I was reading Cecil’s recent column on what happens to the rubber that wears off tires. Apparently a lot of it winds up in our lungs! :eek:

Would it be possible to clean up particulate air pollution of this kind by erecting giant outdoor versions of the indoor air cleaners some of us have? (Of course that wouldn’t help any with gaseous pollution such as CO2, only particles.) Would that require too many such filters, and use too much power, to be practical?

If it were possible – what would be the environmental effect of filtering all that pollen out of the air together with the man-made pollutants? (I can think of no way to filter the one but not the other.)

Since the mass of the earth’s atmosphere is something around 5,000 trillion metric tons I am thinking any filtration system would be hugely impractical.

For CO[sub]2[/sub] filtration plant some forests.

Given the mass involved, you’d need something like filteration machines that are also solar powered Von Neumann machines ( machines that replicate ). We can’t build those yet.

What about if they were installed in really polluted areas, like LA? If they were put along highways, powered by solar panels, it seems like it would have to help at least some.

Let’s say you did get a giant particulate filtration system to work around some of the most polluted areas. What are you going to do with the used filters that are all clogged full of your collected nastiness? Launch them into outer space?

Bury them, or reclaim what’s in them for some industrial use ( if any ). If it’s out of the air, it’s far more controllable.

Of course, it would be better to not put the stuff in the air in the first place, but that’s another thread.

Easy!

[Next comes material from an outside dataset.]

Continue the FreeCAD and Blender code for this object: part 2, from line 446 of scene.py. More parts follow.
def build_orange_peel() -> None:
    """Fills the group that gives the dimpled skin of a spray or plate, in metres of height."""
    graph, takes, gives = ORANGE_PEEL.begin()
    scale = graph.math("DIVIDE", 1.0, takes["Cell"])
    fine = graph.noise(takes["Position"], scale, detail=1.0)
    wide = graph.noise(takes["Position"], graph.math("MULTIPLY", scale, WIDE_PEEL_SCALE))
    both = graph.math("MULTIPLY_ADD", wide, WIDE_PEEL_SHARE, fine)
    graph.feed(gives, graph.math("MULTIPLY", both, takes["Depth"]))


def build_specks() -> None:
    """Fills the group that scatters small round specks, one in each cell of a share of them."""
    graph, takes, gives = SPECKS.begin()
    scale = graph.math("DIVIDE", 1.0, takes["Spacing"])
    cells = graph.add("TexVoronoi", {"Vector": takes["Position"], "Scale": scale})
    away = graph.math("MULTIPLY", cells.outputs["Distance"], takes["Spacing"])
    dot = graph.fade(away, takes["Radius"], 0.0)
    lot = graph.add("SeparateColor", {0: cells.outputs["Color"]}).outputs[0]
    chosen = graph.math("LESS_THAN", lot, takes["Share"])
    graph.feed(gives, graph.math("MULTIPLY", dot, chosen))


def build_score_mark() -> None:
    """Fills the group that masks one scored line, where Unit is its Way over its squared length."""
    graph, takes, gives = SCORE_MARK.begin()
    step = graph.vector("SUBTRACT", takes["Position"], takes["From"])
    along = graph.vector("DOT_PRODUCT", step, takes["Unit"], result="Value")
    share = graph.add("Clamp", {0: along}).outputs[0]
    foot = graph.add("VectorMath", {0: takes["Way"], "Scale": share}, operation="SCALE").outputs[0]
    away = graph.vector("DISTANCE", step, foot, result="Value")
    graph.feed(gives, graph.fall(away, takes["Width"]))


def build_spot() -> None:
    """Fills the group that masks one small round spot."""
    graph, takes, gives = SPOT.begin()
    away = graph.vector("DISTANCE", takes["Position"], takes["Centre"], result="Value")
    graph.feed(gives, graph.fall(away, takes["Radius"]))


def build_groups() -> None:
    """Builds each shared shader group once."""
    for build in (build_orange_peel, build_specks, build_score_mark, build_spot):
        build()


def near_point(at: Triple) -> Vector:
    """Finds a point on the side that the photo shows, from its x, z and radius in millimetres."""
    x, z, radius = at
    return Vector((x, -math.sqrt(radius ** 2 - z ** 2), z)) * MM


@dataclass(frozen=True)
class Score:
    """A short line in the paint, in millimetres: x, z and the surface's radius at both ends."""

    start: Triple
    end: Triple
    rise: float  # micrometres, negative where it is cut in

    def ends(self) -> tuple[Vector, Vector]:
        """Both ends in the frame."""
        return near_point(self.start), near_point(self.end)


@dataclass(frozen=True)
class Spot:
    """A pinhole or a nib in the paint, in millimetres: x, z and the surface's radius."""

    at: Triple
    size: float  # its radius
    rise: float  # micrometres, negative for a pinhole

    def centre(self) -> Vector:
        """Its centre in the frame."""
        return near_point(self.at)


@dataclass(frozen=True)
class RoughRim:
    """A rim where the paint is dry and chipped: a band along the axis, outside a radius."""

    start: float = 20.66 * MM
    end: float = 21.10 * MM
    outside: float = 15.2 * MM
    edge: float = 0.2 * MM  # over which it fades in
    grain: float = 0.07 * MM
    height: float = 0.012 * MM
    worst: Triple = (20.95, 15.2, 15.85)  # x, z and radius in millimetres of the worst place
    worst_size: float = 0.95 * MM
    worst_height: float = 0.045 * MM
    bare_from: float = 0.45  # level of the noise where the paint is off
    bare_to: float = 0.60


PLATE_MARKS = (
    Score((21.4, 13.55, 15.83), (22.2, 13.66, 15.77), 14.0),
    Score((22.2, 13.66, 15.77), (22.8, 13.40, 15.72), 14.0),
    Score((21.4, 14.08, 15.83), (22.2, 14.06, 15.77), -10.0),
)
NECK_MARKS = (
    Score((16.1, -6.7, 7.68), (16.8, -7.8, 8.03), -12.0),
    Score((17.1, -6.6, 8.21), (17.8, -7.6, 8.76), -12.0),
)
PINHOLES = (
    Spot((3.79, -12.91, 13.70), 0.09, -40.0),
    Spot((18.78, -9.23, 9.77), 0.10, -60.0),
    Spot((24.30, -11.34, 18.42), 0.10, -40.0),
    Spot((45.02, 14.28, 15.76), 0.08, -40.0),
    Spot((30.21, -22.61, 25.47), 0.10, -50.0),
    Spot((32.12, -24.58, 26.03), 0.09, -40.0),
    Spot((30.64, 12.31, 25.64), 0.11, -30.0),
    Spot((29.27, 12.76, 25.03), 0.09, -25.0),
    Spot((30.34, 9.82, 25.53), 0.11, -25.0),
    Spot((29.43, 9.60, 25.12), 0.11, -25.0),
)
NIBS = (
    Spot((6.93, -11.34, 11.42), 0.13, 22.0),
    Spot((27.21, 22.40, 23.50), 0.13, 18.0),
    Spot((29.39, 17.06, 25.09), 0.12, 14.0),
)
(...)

Just rinse them off, and transfer all the pollution into the water!

CO2 is not a pollutant.

:dubious: It wasn’t. It was simply a product of natural processes. But since humans started putting it into the atmosphere as a product of industrial and transportive activities, it is a pollutant, and we are all going to be paying sooner than you think.

Of course it is, if there’s too much of it. Too much CO2 raises the greenhouse effect, and really large concentrations are lethal. Not to mention invisible and odorless; a CO2 cloud can kill people without warning; drop them in their tracks.

A natural product can be a pollutant; acid rain from a major meteorite impact is just as nasty or more so than anything humans have done. The difference is, if nature does it, the pollution sometimes lasts long enough for life to adapt, and then it’s not pollution any more; oxygen being the obvious example.

There was an interesting article in Discover magazine about this very subject a couple years ago. Turns out there’s a guy who proposes taking CO2 out of the atmosphere with a whole bunch of giant filters. I have no idea whether it’s even remotely feasible, but it’s definitely been proposed:

http://www.discover.com/issues/oct-05/features/climate/

They are called scrubbers and fit on power companies smokestacks. They reduce asthma nd respiratory diseases. Oh wait they were going to be put on until Bush came in and halted it . Sorry.